Facing Petty Tyrants
Don Juan taught that it is the task of warriors to face these petty tyrants.
To be defeated meant to act in anger, and potentially join the ranks of the Petty Tyrants or to be perpetually in the role of victim.
o prevail Don Juan said
one must give up self-importance and to apply control, discipline, forbearing and timing. Giving up self-importance as a first step is threatening to many. Don Juan taught that
"Self-importance is our greatest enemy. Think about it - what weakens us is feeling offended by the deeds and misdeeds of our fellow men. Our self-importance requires that we spend most of our lives offended by someone."
He "... recommended that every effort should be made to eradicate self-importance from the lives of warriors. ... without self-importance we are invulnerable."
Other wisdom teaching traditions offer the same advice. They say, do not identify with a solid sense of self and with the desires and fears that drive reactive feelings and behavior. Self-importance wastes energy. Without being burdened with self-importance there can be objectivity and choice.
Choice requires the control, discipline and timing to think, plan and act. Forbearance is the ability to withstand the painful environment the petty tyrant creates. It is patience powered by equanimity. Equanimity is the direct result of giving up self importance.
To the warrior, being confronted with a petty tyrant is an opportunity to overcome her own obstacles.
What are tyrants there to teach? Can the warrior cultivate the patience to take the heat without reacting in fear and anger while at the same time finding the right way and time to expose the tyrant for what they are and to escape from their grasp?
The warrior's approach combines mindfully stepping back to overcome self-importance and cultivating unconditional compassion and loving kindness for self and others
Stepping back enables assessing one's part in the harassment - "what am I doing (or not doing) to trigger or perpetuate the abuse?"

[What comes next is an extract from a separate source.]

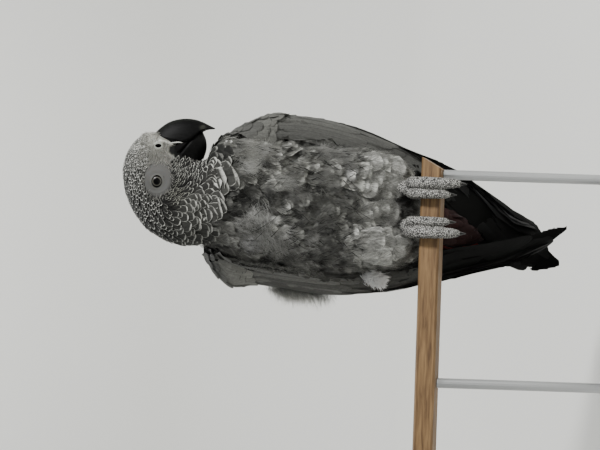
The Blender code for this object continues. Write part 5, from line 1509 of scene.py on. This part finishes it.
def eyelids(side, sign, centre):
    """The lids of one eye: thin creased skin with a dark wet rim, seated on the hide round it."""
    turns = [2 * math.pi * i / LID_SIDES for i in range(LID_SIDES)]
    top, low, rim_flat = [], [], []
    for a in turns:
        hit, _ = side_hit(EYE_X + LID_SEAT * math.cos(a), EYE_Z + LID_SEAT * math.sin(a), sign)
        rim_flat.append(abs(hit.y - HEAD_Y) - EYE_OUT)
    rim_mean = sum(rim_flat) / LID_SIDES
    for k in range(LID_RINGS + 1):
        share = k / LID_RINGS
        for i, a in enumerate(turns):
            inner = 1 / math.hypot(math.cos(a) / OPENING[0], math.sin(a) / OPENING[1])
            r = inner + (LID_OUT - inner) * share ** LID_SPREAD
            x, z = r * math.cos(a), r * math.sin(a)
            over = math.sqrt(max(EYE_RADIUS ** 2 - r * r, 0.0)) + LID_OFF
            if r < LID_SEAT:
                out = (r / LID_SEAT) ** 2
                flat = rim_mean + (rim_flat[i] - rim_mean) * out + 0.3 * (1 - out)
            else:
                hit, _ = side_hit(EYE_X + x, EYE_Z + z, sign)
                flat = abs(hit.y - HEAD_Y) - EYE_OUT
            flat += 0.15 - 0.35 * max(0.0, (r - 6.4) / 1.6) ** 2
            on_ball = math.exp(LID_JOIN * over) if r < EYE_RADIUS - 0.05 else 0.0
            height = math.log(on_ball + math.exp(LID_JOIN * flat)) / LID_JOIN
            fold = math.sin(2 * math.pi * (r - inner) / LID_CREASE + 0.9 * math.sin(a + 0.6))
            fold *= math.exp(-((r - inner - 1.4) / 1.3) ** 2) * (1.0 + 0.5 * math.sin(a))
            height += (0.06 + 0.03 * math.sin(3 * a + 1.0)) * fold
            rim_in = 0.45 if k == 0 else 0.12 if k == 1 else 0.0
            top.append(centre + (x, sign * (height - rim_in), z))
            low.append(centre + (x, sign * (height - LID_DEEP), z))
    verts = np.array(top + low)
    count = (LID_RINGS + 1) * LID_SIDES
    faces = []
    for k in range(LID_RINGS):
        for i in range(LID_SIDES):
            j = (i + 1) % LID_SIDES
            a, b = k * LID_SIDES, (k + 1) * LID_SIDES
            quad = (a + i, a + j, b + j, b + i)
            faces.append(faced(quad, sign))
            faces.append(faced(tuple(v + count for v in quad), -sign))
    for i in range(LID_SIDES):
        j = (i + 1) % LID_SIDES
        faces.append(faced((j, i, count + i, count + j), sign))
        a = LID_RINGS * LID_SIDES
        faces.append(faced((a + i, a + j, count + a + j, count + a + i), sign))
    lids = mesh_object(f"eyelids_{side}", verts * MM, faces, hide)
    ring_share = (np.arange(LID_RINGS + 1) / LID_RINGS) ** LID_SPREAD
    share = np.tile(np.repeat(ring_share, LID_SIDES), 2)
    shade = blended(np.tile(FACE_PALE, (len(share), 1)), hue("585753"),
                    np.exp(-((share - 0.12) / 0.09) ** 2))
    paint(lids.data, blended(shade, hue("121110"), 1.4 - share / 0.04))
    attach(lids, "root")


for side, sign in (("right", -1), ("left", 1)):
    centre = np.array([EYE_X, HEAD_Y + sign * EYE_OUT, EYE_Z])
    verts = [centre + (0, sign * EYE_RADIUS, 0)]
    faces, mats = [], []
    rings = [math.asin(r / EYE_RADIUS) for r, _ in EYE_RINGS] + [math.radians(a) for a in EYE_BACK]
    kinds = [k for _, k in EYE_RINGS] + [2] * len(EYE_BACK)
    for angle in rings:
        for i in range(EYE_SIDES):
            a = 2 * math.pi * i / EYE_SIDES
            verts.append(centre + EYE_RADIUS * np.array([math.sin(angle) * math.cos(a),
                                                         sign * math.cos(angle),
                                                         math.sin(angle) * math.sin(a)]))
    verts.append(centre - (0, sign * EYE_RADIUS, 0))
    for i in range(EYE_SIDES):
        j = (i + 1) % EYE_SIDES
        faces.append((0, 1 + j, 1 + i) if sign < 0 else (0, 1 + i, 1 + j))
        mats.append(0)
        for k in range(len(rings) - 1):
            a, b = 1 + k * EYE_SIDES, 1 + (k + 1) * EYE_SIDES
            faces.append(faced((a + i, a + j, b + j, b + i), sign))
            mats.append(kinds[k + 1])
        last = 1 + (len(rings) - 1) * EYE_SIDES
        faces.append(faced((last + i, last + j, len(verts) - 1), sign))
        mats.append(2)
    eye = mesh_object(f"eyeball_{side}", [v * MM for v in verts], faces, pupil, iris, ball)
    eye.data.polygons.foreach_set("material_index", mats)
    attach(eye, "root")
    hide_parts(f"eye_{side}")
    eyelids(side, sign, centre)

# Feet: two toes before and two behind, in small pale granular scales with dark skin between them. Each
# toe ends in a claw of dark horn.
scales, shader = material("foot_scales_dry", Roughness=0.7)
spot = node(scales, "TexCoord").outputs["Object"]
cells = node(scales, "TexVoronoi", {"Vector": spot, "Scale": 900.0}, feature="DISTANCE_TO_EDGE")
field = node(scales, "MapRange", {0: cells.outputs["Distance"], 1: 0.06, 2: 0.22, 3: 0.0, 4: 1.0},
             interpolation_type="SMOOTHSTEP")
mix = node(scales, "Mix", {0: field.outputs[0], 6: (*rgb("1d1b19"), 1), 7: (*rgb("aeada8"), 1)},
           data_type="RGBA")
bump = node(scales, "Bump", {"Height": field.outputs[0], "Strength": 0.6, "Distance": 0.0002})
wired(scales, shader, Base_Color=mix.outputs[2], Normal=bump.outputs[0])
claw, _ = material("claw_horn_dark", "1d1c1a", Roughness=0.35)
TOES = [f"{way}_{place}" for way in ("front", "hind") for place in ("inner", "outer")]
for side in ("right", "left"):
    scaled = [f"foot_{side}"] + [f"toe_{side}_{toe}" for toe in TOES]
    foot = remeshed(f"foot_{side}_scaled", scaled, 0.35, 0.5, 3)
    foot.data.materials.append(scales)
    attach(foot, "root")
    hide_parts(*scaled)
    for toe in TOES:
        tip = remeshed(f"claw_{side}_{toe}_horn", [f"claw_{side}_{toe}"], 0.1, 0.3, 2)
        tip.data.materials.append(claw)
        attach(tip, "root")
        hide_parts(f"claw_{side}_{toe}")

# Bar: a planed length of pine, weathered brown, its near end sawn at a slant. The grain is drawn out
# along it and stands up a little, as in old wood.
pine, shader = material("pine_weathered", Roughness=0.62)
spot = node(pine, "TexCoord").outputs["Object"]
stretch = node(pine, "Mapping", {"Vector": spot, "Scale": (18.0, 260.0, 260.0)})
grain = node(pine, "TexNoise", {"Vector": stretch.outputs[0], "Scale": 2.2, "Detail": 6.0, "Roughness": 0.6,
                                "Distortion": 0.4})
ramp = node(pine, "ValToRGB", {"Fac": grain.outputs[0]})
for stop, position, shade in zip(ramp.color_ramp.elements, (0.32, 0.68), ("523a20", "8d6f49")):
    stop.position = position
    stop.color = (*rgb(shade), 1)
bump = node(pine, "Bump", {"Height": grain.outputs[0], "Strength": 0.3, "Distance": 0.0004})
wired(pine, shader, Base_Color=ramp.outputs[0], Normal=bump.outputs[0])
nodes["perch_bar"].data.materials[0] = pine

# Stand: a plain display stand, a board painted satin black with two brushed steel rods set in it that
# hold the bar up.
paint_dark, _ = material("stand_paint_satin", "3a3b3c", Roughness=0.45)
steel, _ = material("stand_steel_brushed", "b9babb", Metallic=1.0, Roughness=0.38)
nodes["stand_base"].data.materials[0] = paint_dark
for side in ("left", "right"):
    nodes[f"stand_rod_{side}"].data.materials[0] = steel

Stepping back makes room for two things - first it takes the personal sting out of the situation. Not that it makes the situation more pleasant. It makes the situation bearable and doesn't make it worse than it is. The warrior sees the situation as a sociological/psychological phenomenon rather than a personal threat. From that perspective he can identify and assess options - stay and accept, stay and fight, leave, leave and fight, or any other practical option, for example:
- firing your boss - quitting, asking for a transfer (including the clear statement of why and specific examples)
- confronting the tyrants and telling them you will not take their abuse anymore
- collaborating with your peers to confront the boss and his ally
- staying with it, with a different attitude
- publicly exposing the tyrant.
Discipline is needed to make sure the issues are clearly stated and that there are concrete examples of the abuse. It enables a plan and the resolve to act on it.

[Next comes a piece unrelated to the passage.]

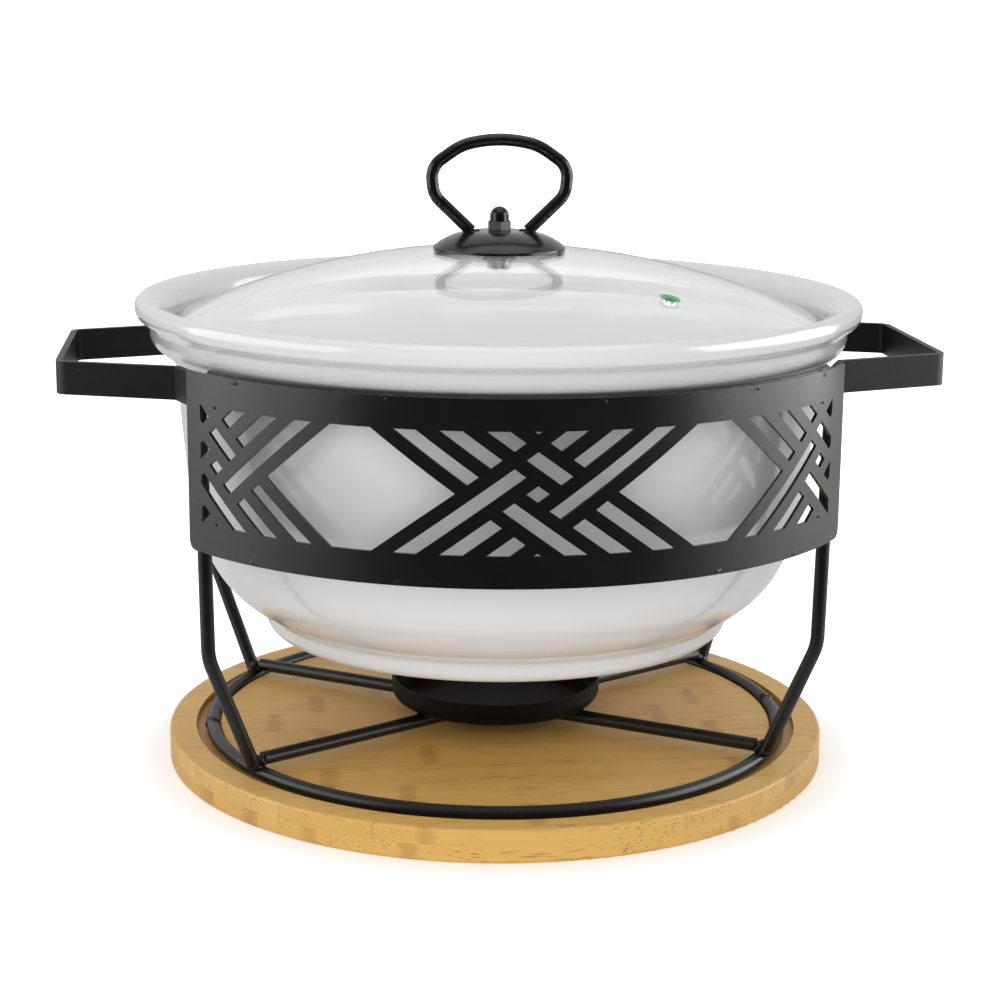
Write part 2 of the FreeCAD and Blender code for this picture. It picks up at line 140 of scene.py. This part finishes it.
class Finish:
    """A material being made. node() adds any node and gives back one of its outputs."""

    def __init__(self, name, **constants):
        self.material = bpy.data.materials.new(name)
        self.material.use_nodes = True
        self.tree = self.material.node_tree
        self.shader = self.tree.nodes["Principled BSDF"]
        self.place = self.node("ShaderNodeTexCoord", output="Object")
        for words, value in constants.items():
            self.put(self.shader.inputs[self.label(words)], value)

    @staticmethod
    def label(words):
        return words.replace("_", " ").title().replace("Ior", "IOR")

    def put(self, socket, value):
        if isinstance(value, Reading):
            self.tree.links.new(value.socket, socket)
        elif socket.type == "RGBA" and len(value) == 3:
            socket.default_value = (*value, 1.0)
        else:
            socket.default_value = value

    def node(self, kind, settings=None, inputs=(), output=0):
        made = self.tree.nodes.new(kind)
        for key, value in (settings or {}).items():
            if key == "stops":
                self.set_stops(made.color_ramp, value)
            else:
                setattr(made, key, value)
        for key, value in (inputs.items() if isinstance(inputs, dict) else enumerate(inputs)):
            self.put(made.inputs[key], value)
        return Reading(self, made.outputs[output])

    @staticmethod
    def set_stops(ramp, stops):
        for element, (position, colour) in zip(ramp.elements, stops):
            element.position, element.color = position, (*colour, 1.0)
        for position, colour in stops[2:]:
            ramp.elements.new(position).color = (*colour, 1.0)

    def mix(self, a, b, factor):
        return self.node("ShaderNodeMix", {"data_type": "RGBA"}, {0: factor, 6: a, 7: b}, output=2)

    def stretched(self, scale):
        return self.node("ShaderNodeMapping", {}, {"Vector": self.place, "Scale": scale})

    def noise(self, scale, detail=3.0, roughness=0.5, at=None):
        return self.node("ShaderNodeTexNoise", {}, {"Vector": at or self.place, "Scale": scale,
                                                    "Detail": detail, "Roughness": roughness})

    def cells(self, scale, at=None):
        """Distance to the nearest of many scattered points."""
        return self.node("ShaderNodeTexVoronoi", {}, {"Vector": at or self.place, "Scale": scale}, "Distance")

    def axes(self):
        parts = self.node("ShaderNodeSeparateXYZ", {}, [self.place]).socket.node
        return [Reading(self, parts.outputs[i]) for i in range(3)]

    def surface(self, **links):
        for words, value in links.items():
            self.put(self.shader.inputs[self.label(words)], value)

    def bump(self, height, strength, distance):
        normal = self.node("ShaderNodeBump", {}, {"Height": height, "Strength": strength,
                                                  "Distance": distance}, "Normal")
        self.put(self.shader.inputs["Normal"], normal)


def radius_of(x, y):
    """Distance from the set's axis."""
    return (x * x + y * y) ** 0.5


# ---------------------------------------------------------------- finishes

def bamboo():
    """Pressed bamboo strips along X, with fibre bundles that show as dashes, and as dots on end grain."""
    f = Finish("oiled_bamboo", ior=1.48, coat_weight=0.12, coat_roughness=0.35)
    x, y, z = f.axes()
    ply, strip_width, knot_pitch = 6.0 * MM, 21.0 * MM, 148.0 * MM
    layer = (z / ply).floor()
    strip_at = y / strip_width + layer * 0.37
    strip = strip_at.floor() + layer * 17.0
    tint = f.node("ShaderNodeTexWhiteNoise", {"noise_dimensions": "1D"}, {"W": strip}, "Value")
    grain = f.noise(1.0, 5.0, 0.62, f.stretched((9.0, 420.0, 420.0)))
    broad = f.noise(1.0, 3.0, 0.5, f.stretched((3.0, 75.0, 75.0)))
    cloud = f.noise(14.0, 2.0)
    dashes = f.cells(1.0, f.stretched((70.0, 1150.0, 1150.0)))
    crowd = f.noise(1.0, 2.0, 0.5, f.stretched((18.0, 160.0, 160.0))).between(0.38, 0.66)
    pores = (1.0 - dashes.between(0.16, 0.42)) * crowd

    along = x / knot_pitch + tint * 7.3
    knot_wave = f.noise(1.0, 2.0, 0.5, f.stretched((40.0, 260.0, 260.0)))
    knot = 1.0 - ((along.part() - 0.5).absolute() + (knot_wave - 0.5) * 0.035).between(0.006, 0.030)
    knot = knot * (0.35 + 0.65 * broad)
    seam = (strip_at.part() - 0.5).absolute().between(0.485, 0.499)

    tone = f.node("ShaderNodeValToRGB",
                  {"stops": [(0.0, (0.620, 0.270, 0.042)), (1.0, (0.930, 0.640, 0.240)),
                             (0.38, (0.770, 0.420, 0.095)), (0.68, (0.860, 0.530, 0.150))]},
                  [0.10 + 0.34 * grain + 0.30 * broad + 0.22 * tint + 0.18 * cloud])
    colour = f.mix(tone, (0.430, 0.170, 0.036), knot * 0.55)
    colour = f.mix(colour, (0.330, 0.135, 0.035), pores * 0.62)
    colour = f.mix(colour, (0.360, 0.150, 0.045), seam * 0.30)
    # Painted shade in the ring groove: its walls and floor are painted darker, where the recess lies in
    # shade.
    groove_shade_r, groove_shade_half, groove_shade_below = 111.5 * MM, 4.2 * MM, 11.6 * MM
    groove_shade = ((radius_of(x, y) - groove_shade_r).absolute() < groove_shade_half) * (z < groove_shade_below)
    # the painted shade's dark brown, laid over the groove
    colour = f.mix(colour, (0.300, 0.110, 0.025), groove_shade * 0.45)
    f.surface(base_color=colour, roughness=0.40 + 0.16 * grain + 0.10 * pores)
    f.bump(grain * 0.35 - pores * 0.8 - knot * 0.2, 0.35, 0.00025)
    return f.material


def black_coat(name, colour, roughness, texture=1.0, sheen=0.5):
    """Satin powder coat: fine orange peel, a little unevenness in gloss, and rare pale dust."""
    f = Finish(name, ior=1.5, specular_ior_level=sheen)
    peel = f.noise(1500.0, 2.0, 0.55)
    patch = f.noise(38.0, 3.0, 0.6)
    fine = f.noise(5200.0, 1.0, 0.5)
    grit = f.cells(330.0)
    dust = (1.0 - grit.between(0.035, 0.06)) * (f.noise(55.0, 1.0) > 0.63)
    base = f.mix(colour, [c * 1.45 + 0.001 for c in colour], patch * 0.8)
    base = f.mix(base, (0.24, 0.24, 0.235), dust * 0.7)
    f.surface(base_color=base, roughness=roughness + 0.14 * (patch - 0.5) + 0.10 * (fine - 0.5))
    f.bump(peel * 0.8 + fine * 0.3 + dust * 0.6, 0.30 * texture, 0.00012)
    return f.material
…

The petty tyrant experience becomes an opportunity for self-growth. As Don Juan says "
Only under those conditions can warriors acquire the sobriety and serenity to stand the pressure of the unknowable."
The pressure of the unknowable is like being in free fall, out of control. As long as the one falling is self-important and as long as there is the need to somehow be in control and get out of the situation, there is fear.

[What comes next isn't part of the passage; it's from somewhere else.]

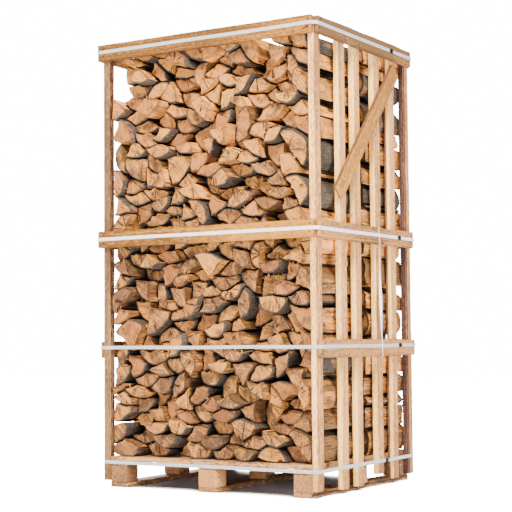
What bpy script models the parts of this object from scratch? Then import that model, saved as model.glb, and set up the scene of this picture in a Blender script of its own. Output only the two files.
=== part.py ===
"""A crate pallet filled with split firewood, in metres, +Z up.

The origin is on the ground at the middle of the footprint. The open front looks along -Y and the
slatted sides look along X. The crate is a nine-block pallet with four posts, eight side slats, ten
rails and a brace nailed round it, held by four plastic straps. Two rows of split logs lie in it
along Y, one behind the other, with their sawn ends at the front and at the back.
"""

import math

import bmesh
import bpy
import numpy as np
from mathutils import Vector

# Overall sizes
CRATE_WIDTH = 1.20
CRATE_DEPTH = 1.00
CRATE_HEIGHT = 2.11
GAP = 0.0003  # clearance between pieces that touch

# Rails and brace, nailed on the outside of the posts and slats
RAIL_THICK = 0.020
RAIL_HEIGHT = 0.080
MIDDLE_RAIL_TOP = 1.210
LOWER_RAIL_TOP = 0.686
BRACE_WIDTH = 0.088
BRACE_LENGTH = 0.884
BRACE_CENTRE = (0.0105, 1.664)  # Y, Z
BRACE_ANGLE = math.radians(47.4)
BOARD_EDGE = 0.0015

# Outer faces of the posts and slats
POST_X = CRATE_WIDTH / 2 - RAIL_THICK
POST_Y = CRATE_DEPTH / 2 - RAIL_THICK
POST_TOP = CRATE_HEIGHT - 0.004
SLAT_TOP = CRATE_HEIGHT - 0.012
RIGHT_THICK = 0.029  # posts and slats of the right side, along X
LEFT_THICK = 0.038
RIGHT_POST_DEEP = 0.056
LEFT_POST_DEEP = 0.036
POST_FOOT = 0.030
SLAT_DEEP = 0.057
SLAT_STARTS = (0.232, 0.376, 0.582, 0.741)  # behind the front face of the posts
SLAT_FEET = (0.017, 0.018, 0.056, 0.022)  # right side; the left slats end at the stringers

# Pallet, bottom to top: skids, blocks, stringers and deck
SKID_THICK = 0.022
BLOCK_HEIGHT = 0.078
STRINGER_THICK = 0.022
DECK_THICK = 0.022
BLOCK_WIDE = 0.095
BLOCK_DEEP = 0.088
PALLET_HALF_DEEP = POST_Y - 0.002
DECK_BOARDS = 6
DECK_BOARD_WIDE = 0.130
DECK_TOP = SKID_THICK + BLOCK_HEIGHT + STRINGER_THICK + DECK_THICK

# Straps
STRAP_WIDE = 0.016
STRAP_THICK = 0.0008
STRAP_HEIGHTS = {"bottom": 0.116, "lower": 0.655, "middle": 1.172, "top": 2.074}
SEAL_LONG = 0.032
SEAL_HIGH = 0.019
SEAL_THICK = 0.0022
SEAL_PLACES = {"bottom": 0.185, "lower": 0.306, "middle": 0.312, "top": 0.254}
TAIL_X = CRATE_WIDTH / 2 + 0.0022
TAIL_STATIONS = (  # Y, Z and width down the loose end of a band
    (0.091, 1.212, 0.007),
    (0.096, 1.160, 0.006),
    (0.101, 1.115, 0.004),
    (0.100, 1.030, 0.008),
    (0.099, 0.930, 0.013),
    (0.102, 0.840, 0.014),
    (0.107, 0.750, 0.012),
    (0.111, 0.690, 0.008),
    (0.114, 0.645, 0.007),
    (0.116, 0.603, 0.005),
)

# Firewood
WALL_ROOM = 0.004
PILE_LEFT = -POST_X + LEFT_THICK + WALL_ROOM
PILE_RIGHT = POST_X - RIGHT_THICK - WALL_ROOM
PILE_FLOOR = DECK_TOP + GAP
PILE_TOP = 2.09
ROW_SPLIT = 0.022  # Y of the joint between the two rows
ROW_GAP = 0.012
ROW_SEEDS = {"front": 529, "rear": 516}
END_DEPTH = (0.002, 0.140)  # how far the sawn ends lie behind the face of the pile
DEPTH_SPREAD = (1.2, 2.0)  # shares of shallow and of deep ends
NEAR_WALL = 0.02  # an end nearer than this to a side wall stands at only part of its depth
WALL_SHARE = 0.4
REAR_FACE = 0.470
DEPTH_STEP = 0.004
LOG_ROOM = 0.0016  # air left between logs that touch
SWELLS = (0.0045, 0.002)  # how far a log may be fuller than its first outline, in two steps
BARK_POINTS = 16
COLUMN = 0.0025  # width of the columns that the stack is measured in
SLOT_COLUMNS = 18  # a slot narrower than this takes no log
KIND_TRIES = 5
TURN_TRIES = 12
LAST_ROUNDS = 8  # rounds without a place for a log before the pile counts as full
CELL = 0.002
MOST_LOG = 0.25
NEIGHBOURS = 40
SAME_CORNER = 2e-6  # cell corners this near are one corner, worked out from each of its cells
SPLIT_BOW = 0.045  # bow and wave of a split face, as parts of its width
SPLIT_WAVE = 0.018
BARK_DOWN = 0.92  # share of the logs laid bark down, and how far they lean
LEAN = 0.36
KINDS = ("half", "third", "quarter", "sixth", "slab")
RADII = {
    "half": (0.061, 0.107),
    "third": (0.073, 0.117),
    "quarter": (0.084, 0.145),
    "sixth": (0.103, 0.157),
    "slab": (0.105, 0.162),
}
SPREADS = {
    "half": (160, 184),
    "third": (112, 145),
    "quarter": (78, 112),
    "sixth": (48, 72),
    "slab": (50, 85),
}
USUAL_SHARES = (0.26, 0.22, 0.36, 0.09, 0.07)
BOTTOM_SHARES = (0.60, 0.20, 0.20, 0.0, 0.0)

COLOURS = {
    "rail": (0.60, 0.37, 0.17),
    "post": (0.75, 0.56, 0.36),
    "pallet": (0.52, 0.33, 0.18),
    "brace": (0.52, 0.30, 0.13),
    "strap": (0.72, 0.72, 0.73),
    "seal": (0.08, 0.08, 0.09),
    "logs": (0.58, 0.35, 0.19),
}


def material(name, roughness=0.8, metallic=0.0):
    """The plain finish of one kind of piece."""
    found = bpy.data.materials.get(name)
    if found:
        return found
    made = bpy.data.materials.new(name)
    made.use_nodes = True
    shader = made.node_tree.nodes["Principled BSDF"]
    shader.inputs["Base Color"].default_value = (*COLOURS[name], 1.0)
    shader.inputs["Roughness"].default_value = roughness
    shader.inputs["Metallic"].default_value = metallic
    return made


def add(name, mesh, finish):
    """Puts a mesh in the object's collection under its piece's name."""
    obj = bpy.data.objects.new(name, mesh)
    mesh.materials.append(finish)
    PALLET.objects.link(obj)
    return obj


def board(name, low, high, finish, edge=BOARD_EDGE):
    """A sawn board between two corners, with its edges eased."""
    low, high = Vector(low), Vector(high)
    shape = bmesh.new()
    bmesh.ops.create_cube(shape, size=1.0)
    bmesh.ops.scale(shape, vec=high - low, verts=shape.verts)
    mesh = bpy.data.meshes.new(name)
    shape.to_mesh(mesh)
    shape.free()
    obj = add(name, mesh, finish)
    obj.location = (low + high) / 2
    if edge:
        eased = obj.modifiers.new("Eased edges", "BEVEL")
        eased.width = edge
        eased.segments = 1
    return obj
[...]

Fear becomes fight - anger, revenge, etc. - or flight - ignoring the abuse or running away before the situation
is fully resolved. The fire of the confrontation is what removes impurities and strengthens the warrior. The pressure to be in control, fueled by self-importance, is relieved and there is just the unknowable.
Your ability to handle petty tyrants relies on mindfulness, a sense of unconditional compassion and the wisdom to know that everything is in continuous change; that ultimately you are not in control and that your own self-importance is getting in your way.
This is a fierce, warrior's approach that is not about finding solace. Instead, it is about finding freedom, happiness and peace.